Like the rest of eastern Africa, central Somalia is in the grips of a debilitating drought. As a result, more than half of the population is in need of emergency food aid and one in five children is acutely malnourished. Large segments of the population have been displaced due to drought and ongoing conflict. Aid workers predict that food aid will dry up by mid-November, making an already desperate situation even worse.
Five consecutive rainy seasons in the Mudug region with no rain.
The few remaining animals scrounge for what little pasture exists.
Now, 51 percent of Mudug's population is in need of emergency food aid.
Malyuun Islan is one of them. She and her five children fled to a camp in Mudug's capital Gaalkacyo because of war and famine. "Not much has changed, except there is no fighting here. I'm still poor. I still have no access to water, no access to food," she says.
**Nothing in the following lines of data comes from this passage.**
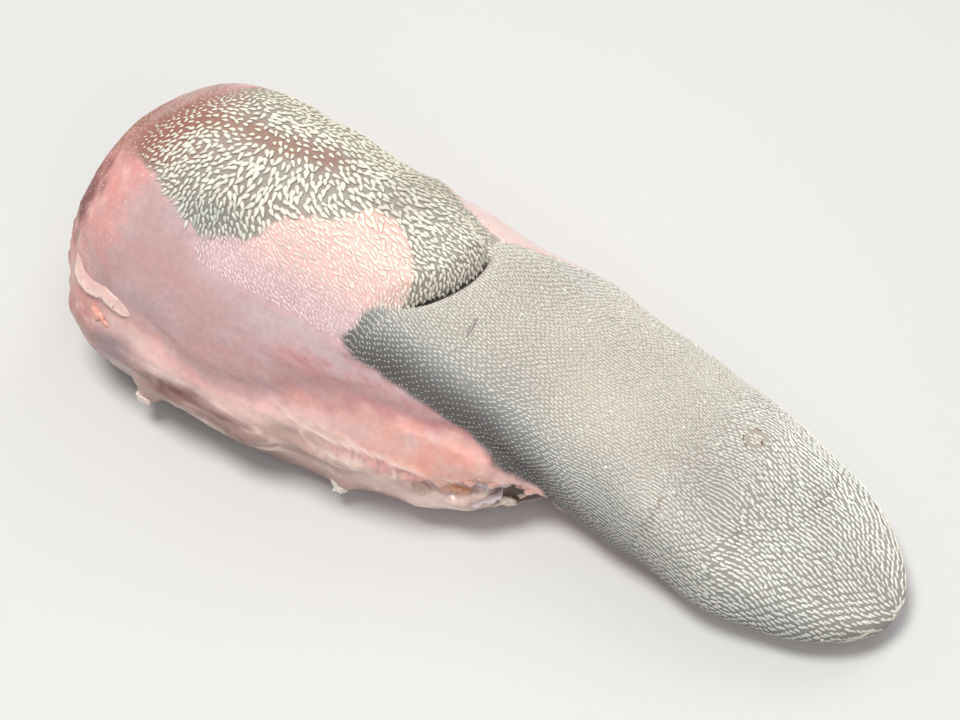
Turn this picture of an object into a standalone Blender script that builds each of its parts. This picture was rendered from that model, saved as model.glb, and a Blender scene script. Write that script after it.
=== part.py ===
"""A raw beef tongue with its root, lying on its underside.

The tongue is one solid: a loft of unlike sections from the cut root to the tip. Lengths are in metres.
X runs from the cut root to the tip, Y goes across, from the right side at -Y to the left side at +Y, and
Z is up. The origin is on the table, under the middle of the bounding box.
"""

import math

import bmesh
import bpy
import numpy as np

NAME = "beef_tongue"

# Where the sections are measured: root, throat, hump, neck, crease, fold, blade, blade's front, tip.
AT_X = (-0.169, -0.130, -0.080, -0.030, 0.000, 0.030, 0.060, 0.115, 0.172)

# The axis of the sections: how far it sways to the side, how high it lies, and how the sections lean.
# The underside doesn't lean, because its weight has flattened it on the table.
SWAY = (-0.018, -0.016, -0.013, -0.009, -0.003, 0.005, 0.007, 0.003, 0.0000)
AXIS_HEIGHT = (0.048, 0.050, 0.051, 0.047, 0.039, 0.029, 0.022, 0.015, 0.010)
LEAN_DEGREES = (12, 12, 12, 10, 9, 6, 3, 0, 0)
SAG_START, SAG_END = -0.52, -0.97

# Each section's size: half its width, its reach above and below the axis, and how square it is.
HALF_WIDTH = (0.046, 0.046, 0.045, 0.041, 0.041, 0.042, 0.043, 0.041, 0.036)
REACH_UP = (0.0520, 0.0575, 0.0488, 0.0445, 0.0425, 0.036, 0.029, 0.018, 0.012)
REACH_DOWN = (0.051, 0.055, 0.056, 0.052, 0.044, 0.033, 0.025, 0.0158, 0.009)
SQUARENESS_UP = (2.1, 2.1, 2.1, 2.1, 2.1, 2.2, 2.3, 2.4, 2.4)
SQUARENESS_DOWN = (3.0, 3.0, 3.0, 3.0, 2.9, 2.7, 2.4, 2.4, 2.4)

# The floor of the mouth still hangs on the root and spreads its base, more so on the right side. Just
# in front of it the blade is drawn in.
BASE_AT_X = (-0.169, -0.120, -0.088, -0.050, 0.000, 0.024, 0.044, 0.056, 0.078, 0.172)
BASE_SPREAD_RIGHT = (-0.004, 0.021, 0.0265, 0.032, 0.031, 0.025, -0.006, -0.004, 0.002, 0.001)
BASE_SPREAD_LEFT = (0.006, 0.012, 0.014, 0.015, 0.013, 0.008, 0.001, 0.000, 0.000, 0.000)

# The root's end slants: its base reaches further back than its top. Under the axis that levels off.
SLANT_AT_X = (-0.169, -0.120, -0.050, 0.172)
SLANT = (0.32, 0.24, 0.0, 0.0)
LOWEST_SLANT = 0.028

# The rounding at both ends. The root is cut across where its sections have shrunk to CUT_SHARE.
TIP_ROUNDING, ROOT_ROUNDING = 0.068, 0.060
TIP_POWER, ROOT_POWER = 2.1, 2.3
TIP_THINNING = 0.8
CUT_SHARE = 0.60
CUT_BULGE = 0.003

# The hump on the back half. Its front edge is an arc across the back, and hangs over a crease. On the
# left side there is no crease, and the hump rises slowly.
HUMP_HEIGHT, HUMP_RISE = 0.0060, 0.0065
HUMP_FRONT, HUMP_MIDDLE, HUMP_ARC, HUMP_ARC_LIMIT = -0.0048, -0.004, 25.0, 0.024
HUMP_SIDE_START, HUMP_SIDE_END = 0.020, 0.040
HUMP_TAIL_START, HUMP_TAIL_END = -0.095, -0.150
CREASE_DEPTH, CREASE_WIDTH = 0.0034, 0.0032
OVERHANG, OVERHANG_BACK, OVERHANG_WIDTH = 0.0026, 0.0035, 0.0035
LEFT_FADE_START, LEFT_FADE_END, LEFT_RISE = 0.000, 0.016, 0.026
CREASE_END_START, CREASE_END = 0.022, 0.033
ARC_BEND_WIDTH = 0.032

# The groove along the side, below the smooth wall, in degrees down from the middle of the back. Under
# it the side swells out again into a roll of fat.
GROOVE_AT_X = (-0.139, -0.112, -0.097, -0.077, -0.056, -0.043, -0.022, 0.000, 0.024, 0.040)
GROOVE_DOWN = (92, 94, 99, 104, 101, 94, 88, 84, 80, 88)
GROOVE_DEPTH, GROOVE_WIDTH = 0.0024, 5.0
ROLL_SWELL, ROLL_BELOW_GROOVE, ROLL_WIDTH = 0.0032, 19.0, 11.0

# The ragged lip of the floor of the mouth, with a hollow under it.
LIP_AT_X = (-0.060, -0.030, -0.012, 0.000, 0.010, 0.020, 0.031, 0.047)
LIP_DOWN = (118, 116, 113, 111, 103, 99, 94, 95)
LIP_HOLLOW, LIP_WIDTH = 0.0040, 6.0
RELIEF_ON_LEFT = 0.5

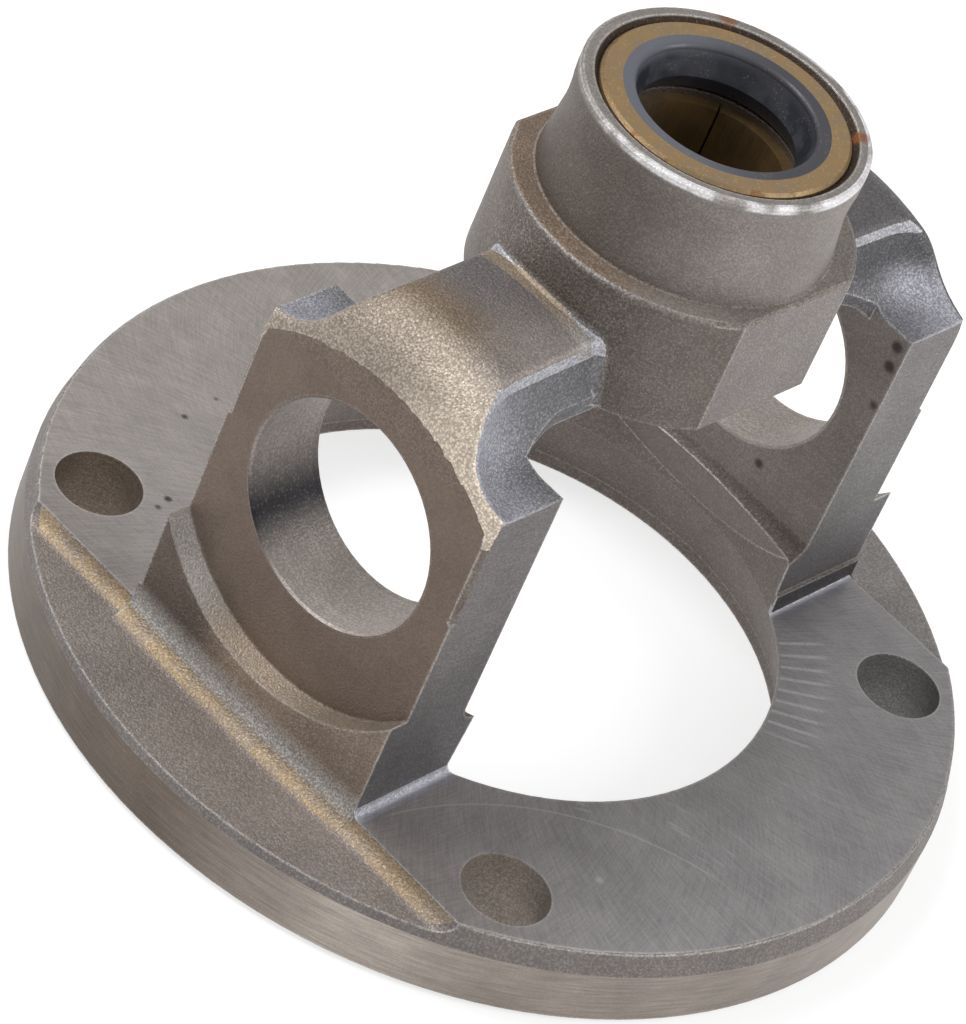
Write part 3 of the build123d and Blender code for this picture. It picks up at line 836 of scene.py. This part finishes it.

Many of the area's wells have dried up.
Beirut Khalif Lahuva was once able to feed her family. "We used to plant our own crops near our house. Now that we do not have water, we cannot plant crops anymore," she says.
Children are among the hardest hit, with one in five classified as acutely malnourished.
But getting help to those in need is an uphill battle. The United Nations, in its latest appeal, received less than half of the funds needed for desperate communities.
Aid workers say stocks of food aid will run out in mid-November.
Also, war and the lack of security are preventing aid workers from getting food to hungry people.
In Mudug, aid workers worry about being kidnapped. Some 13 aid workers are in captivity across Somalia.
There has been an upsurge of fighting recently, mostly between Islamist militant groups trying to wrest control over certain parts of the country.
Ahmed Ali Salad is governor of Mudug. He says his administration is doing what it can to address the drought. "We are trying to mitigate the situation by contributing salaries from the government staffs and taking emergency measures such as tracking water and distributing food, but that is not enough," he says.
Experts warn that the on-going conflict could escalate as people become more desperate for food and water.